§ Goal
All the data should come back exactly as it was given.
== == ==
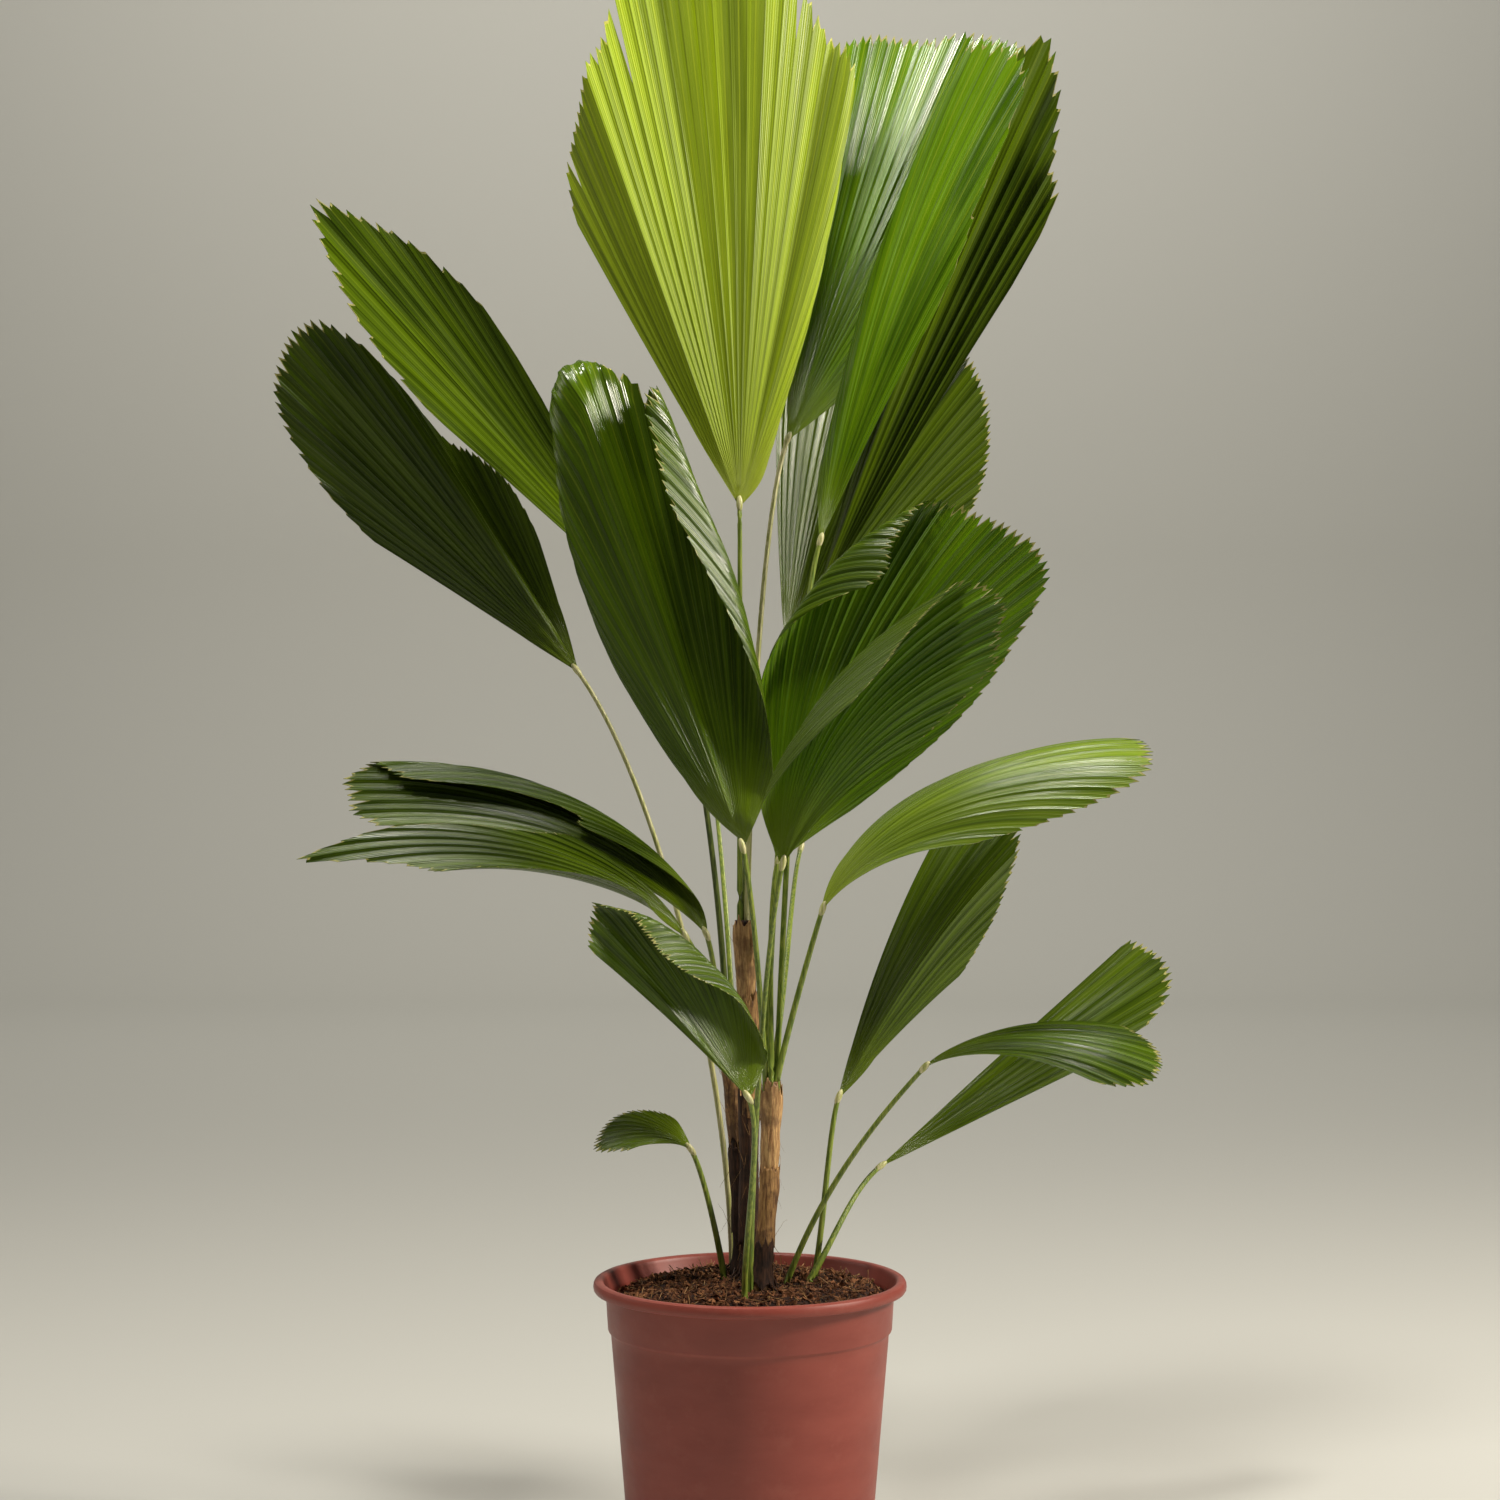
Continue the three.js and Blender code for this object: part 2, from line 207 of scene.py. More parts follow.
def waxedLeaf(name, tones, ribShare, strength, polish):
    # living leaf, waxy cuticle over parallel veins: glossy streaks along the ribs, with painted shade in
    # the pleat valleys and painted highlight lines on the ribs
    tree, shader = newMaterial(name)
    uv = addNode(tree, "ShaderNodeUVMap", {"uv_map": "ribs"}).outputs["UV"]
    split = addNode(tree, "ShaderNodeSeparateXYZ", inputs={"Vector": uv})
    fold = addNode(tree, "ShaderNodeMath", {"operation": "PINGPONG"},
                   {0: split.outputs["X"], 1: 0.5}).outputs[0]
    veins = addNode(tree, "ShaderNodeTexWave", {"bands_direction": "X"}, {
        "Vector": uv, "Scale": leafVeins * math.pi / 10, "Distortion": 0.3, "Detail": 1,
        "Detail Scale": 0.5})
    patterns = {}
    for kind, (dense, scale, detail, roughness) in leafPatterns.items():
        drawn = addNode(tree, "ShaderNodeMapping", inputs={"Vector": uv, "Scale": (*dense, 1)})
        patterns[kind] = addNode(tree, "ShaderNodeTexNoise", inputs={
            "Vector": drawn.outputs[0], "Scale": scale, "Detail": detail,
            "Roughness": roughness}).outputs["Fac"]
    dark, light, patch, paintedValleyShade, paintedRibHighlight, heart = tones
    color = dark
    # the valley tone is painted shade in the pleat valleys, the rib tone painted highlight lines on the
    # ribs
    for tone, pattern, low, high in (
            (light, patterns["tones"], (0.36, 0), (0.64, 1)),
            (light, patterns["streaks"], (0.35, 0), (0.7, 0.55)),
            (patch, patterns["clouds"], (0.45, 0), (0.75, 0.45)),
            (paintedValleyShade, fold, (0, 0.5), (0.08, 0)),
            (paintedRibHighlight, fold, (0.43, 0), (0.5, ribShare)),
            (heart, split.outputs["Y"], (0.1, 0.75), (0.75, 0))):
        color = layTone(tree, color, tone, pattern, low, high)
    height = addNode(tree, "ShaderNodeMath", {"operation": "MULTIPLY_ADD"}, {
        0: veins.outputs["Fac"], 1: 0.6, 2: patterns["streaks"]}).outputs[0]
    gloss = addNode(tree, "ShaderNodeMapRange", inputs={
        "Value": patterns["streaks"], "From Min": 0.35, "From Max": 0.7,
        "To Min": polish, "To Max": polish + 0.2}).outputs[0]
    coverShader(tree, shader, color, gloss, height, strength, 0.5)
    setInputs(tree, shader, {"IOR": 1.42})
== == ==
§ Output for this exercise
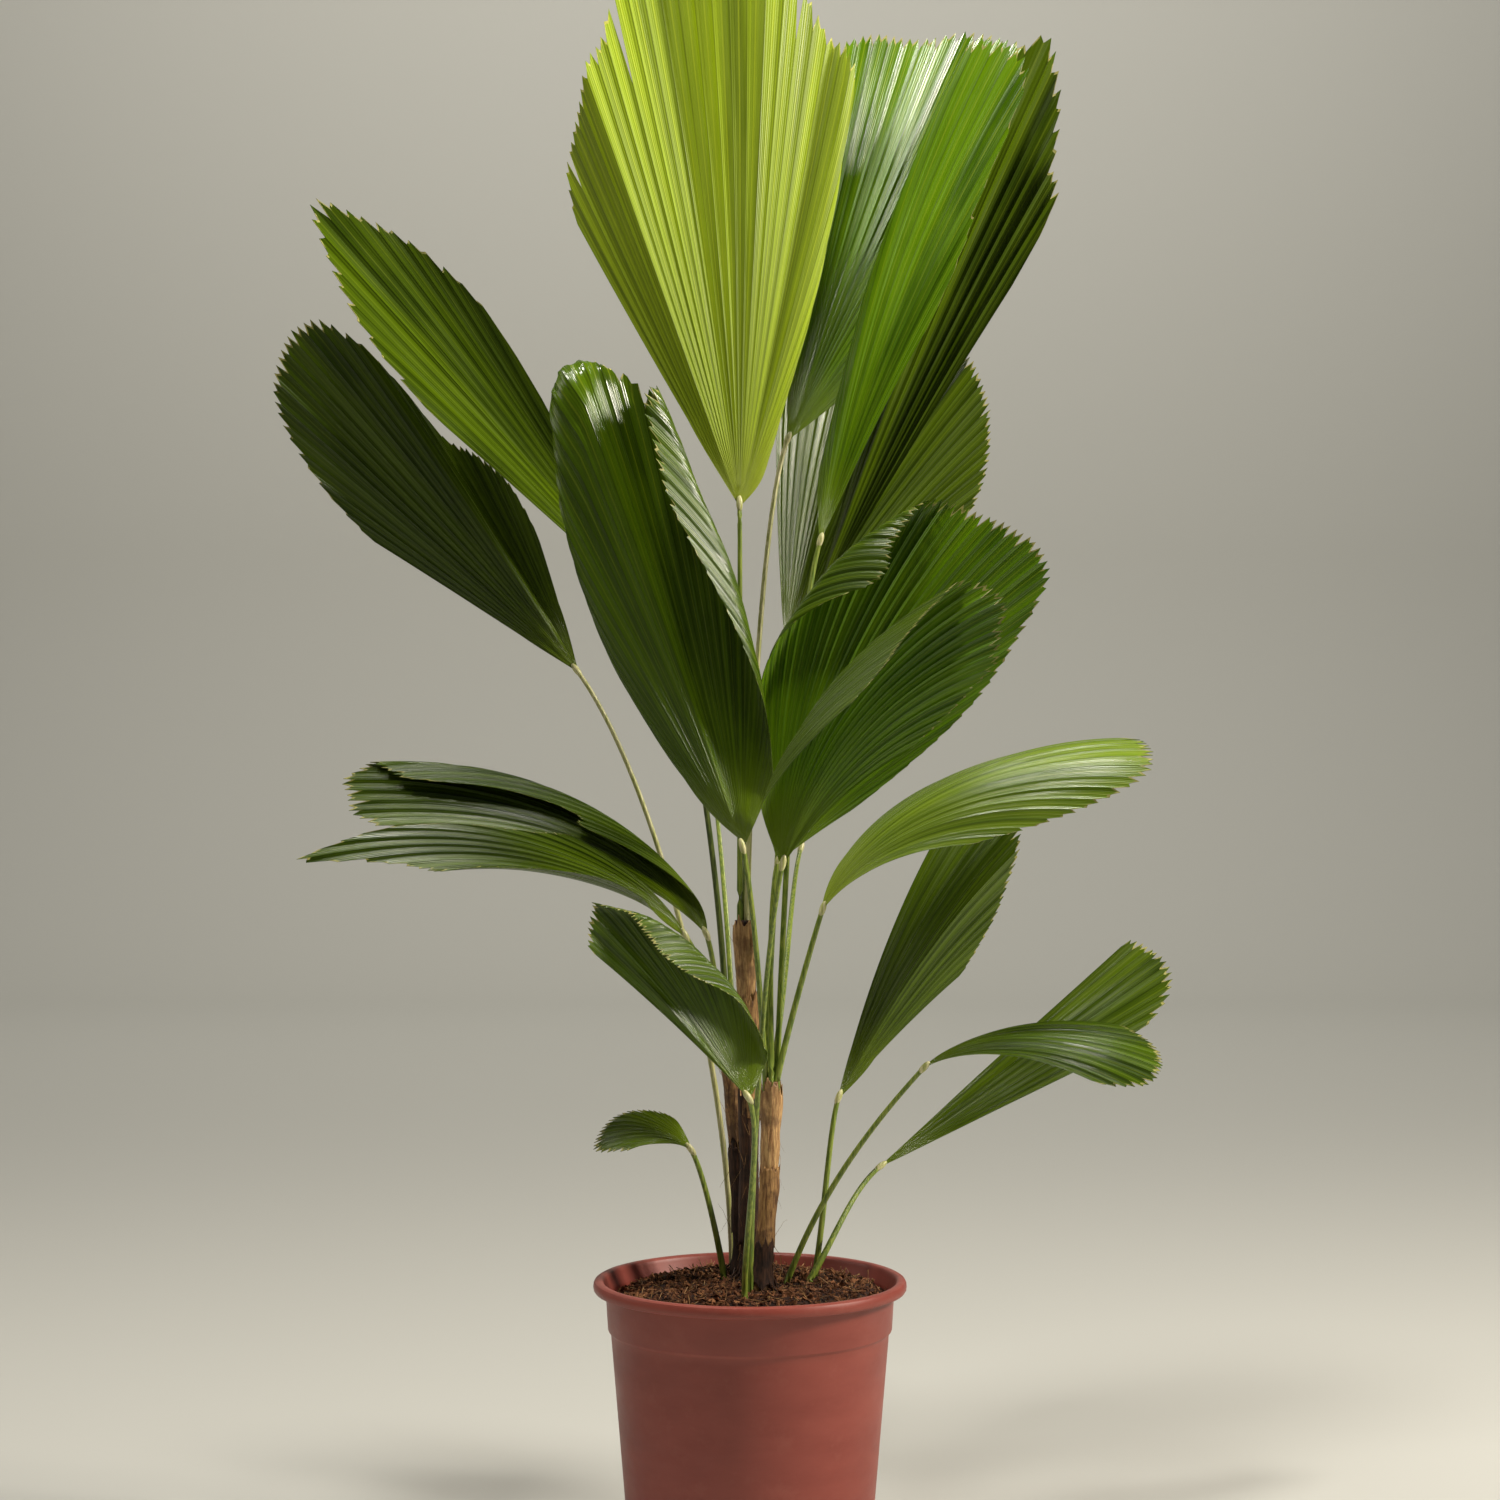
Continue the three.js and Blender code for this object: part 2, from line 207 of scene.py. More parts follow.
def waxedLeaf(name, tones, ribShare, strength, polish):
    # living leaf, waxy cuticle over parallel veins: glossy streaks along the ribs, with painted shade in
    # the pleat valleys and painted highlight lines on the ribs
    tree, shader = newMaterial(name)
    uv = addNode(tree, "ShaderNodeUVMap", {"uv_map": "ribs"}).outputs["UV"]
    split = addNode(tree, "ShaderNodeSeparateXYZ", inputs={"Vector": uv})
    fold = addNode(tree, "ShaderNodeMath", {"operation": "PINGPONG"},
                   {0: split.outputs["X"], 1: 0.5}).outputs[0]
    veins = addNode(tree, "ShaderNodeTexWave", {"bands_direction": "X"}, {
        "Vector": uv, "Scale": leafVeins * math.pi / 10, "Distortion": 0.3, "Detail": 1,
        "Detail Scale": 0.5})
    patterns = {}
    for kind, (dense, scale, detail, roughness) in leafPatterns.items():
        drawn = addNode(tree, "ShaderNodeMapping", inputs={"Vector": uv, "Scale": (*dense, 1)})
        patterns[kind] = addNode(tree, "ShaderNodeTexNoise", inputs={
            "Vector": drawn.outputs[0], "Scale": scale, "Detail": detail,
            "Roughness": roughness}).outputs["Fac"]
    dark, light, patch, paintedValleyShade, paintedRibHighlight, heart = tones
    color = dark
    # the valley tone is painted shade in the pleat valleys, the rib tone painted highlight lines on the
    # ribs
    for tone, pattern, low, high in (
            (light, patterns["tones"], (0.36, 0), (0.64, 1)),
            (light, patterns["streaks"], (0.35, 0), (0.7, 0.55)),
            (patch, patterns["clouds"], (0.45, 0), (0.75, 0.45)),
            (paintedValleyShade, fold, (0, 0.5), (0.08, 0)),
            (paintedRibHighlight, fold, (0.43, 0), (0.5, ribShare)),
            (heart, split.outputs["Y"], (0.1, 0.75), (0.75, 0))):
        color = layTone(tree, color, tone, pattern, low, high)
    height = addNode(tree, "ShaderNodeMath", {"operation": "MULTIPLY_ADD"}, {
        0: veins.outputs["Fac"], 1: 0.6, 2: patterns["streaks"]}).outputs[0]
    gloss = addNode(tree, "ShaderNodeMapRange", inputs={
        "Value": patterns["streaks"], "From Min": 0.35, "From Max": 0.7,
        "To Min": polish, "To Max": polish + 0.2}).outputs[0]
    coverShader(tree, shader, color, gloss, height, strength, 0.5)
    setInputs(tree, shader, {"IOR": 1.42})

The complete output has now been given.